R Kannan laments that C.N. Annadurai is ubiquitous in Tamil Nadu, lending his name to parks, universities, welfare projects, but is rarely a subject of biographies, even in Tamil. One has to remember that a certain mental distance has to be traversed from an event or a person before a reasonably dispassionate recollection can be attempted. Tamil Nadu and its Tamil-speaking population, still steeped in the politics and culture spawned by Anna’s Dravida Munnetra Kazhagam, are yet to travel that distance. Anna is too much of a living presence to be remembered through a biography there. Kannan’s biography is clearly meant for a readership outside the state whose idea of the man has been shaped by the perspective of the country’s largest national party and its difficulties in containing the aspirations Anna had for his people.



This dream was essentially one of bringing about a revolution — a drastic change in the Brahmin-dominated social order. The dream, as Periyar saw it, involved instilling a sense of pride in one’s identity. Through the churning that the Self-Respect Movement initiated in the early 1920s, Tamil identity came to be shaped first in opposition to the Brahmins and then the Hindi-speaking North. What had been a social project took wing, under Anna, to become a political movement aimed not only at bringing power to the people but also preserving what was projected, and perceived, to be a distinctly different Tamil identity.



The quest for a separate Dravida Nadu and the anti-Hindi agitation were two facets of this movement. The first scheme was dropped unceremoniously, following the Chinese invasion in 1962. The second ended after self-immolations and a bloodbath in 1965 forced the Centre to allow Tamil Nadu, then Madras, to follow a two-language policy that it still follows today. Both demands lent a sour taste to the festivities that followed India’s independence. Their persistence weakened the Congress’s grip on the southern state and placed it at a disadvantage vis-à-vis the power equation at the Centre which it is yet to overcome. The leaders of the Dravidian movement have been considered unnecessary irritants to the grand game of democracy. Kannan tries to prove how stalwarts like Anna have provided a “safe and democratic outlet for regional aspirations within united India”.



Kannan does not want to write a hagiography, but Anna is clearly his hero. In this account, Anna scores way above Periyar in his literary genius, oratory and sensitivity. Kannan extensively covers Anna’s relations with Periyar and several of his thambis or brothers. Anna appears to be dictated more by his heart than head. However, sentiment does not cloud his political vision. Unlike Periyar, Anna never misjudged politics as a means to effect actual social change and did not allow ideology to come in the way of electoral alliances, a strategy that made him the chief minister in 1967. Kannan’s Anna is an idealist, but also a pragmatist.

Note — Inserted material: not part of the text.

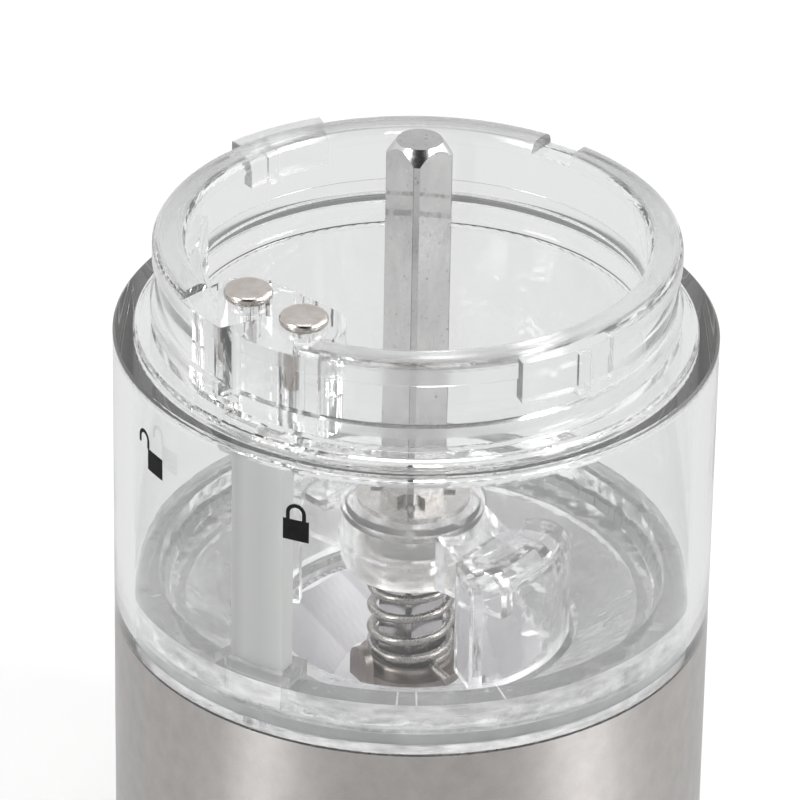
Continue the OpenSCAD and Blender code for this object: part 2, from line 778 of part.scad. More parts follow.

Kannan’s study of Anna’s associations — in academia, theatre and cinema — brings alive a time similar to the intellectual ferment Bengal witnessed in the 1960s and 1970s. But somehow, the Tamil people, on whom phenomenal changes were wrought, are missing from the scene. This is because the spotlight remains steadfastly trained on the principal characters in Anna’s life — Periyar, E.V.K. Sampath, MGR, Karunanidhi. Kannan is perhaps too taken up by his effort to get the facts right. While taking a stand on Anna or the DMK, Kannan first quotes their principal critics, and then tries to arrive at a mean. A sign that Kannan, like his generation, remains too close to the subject of his study?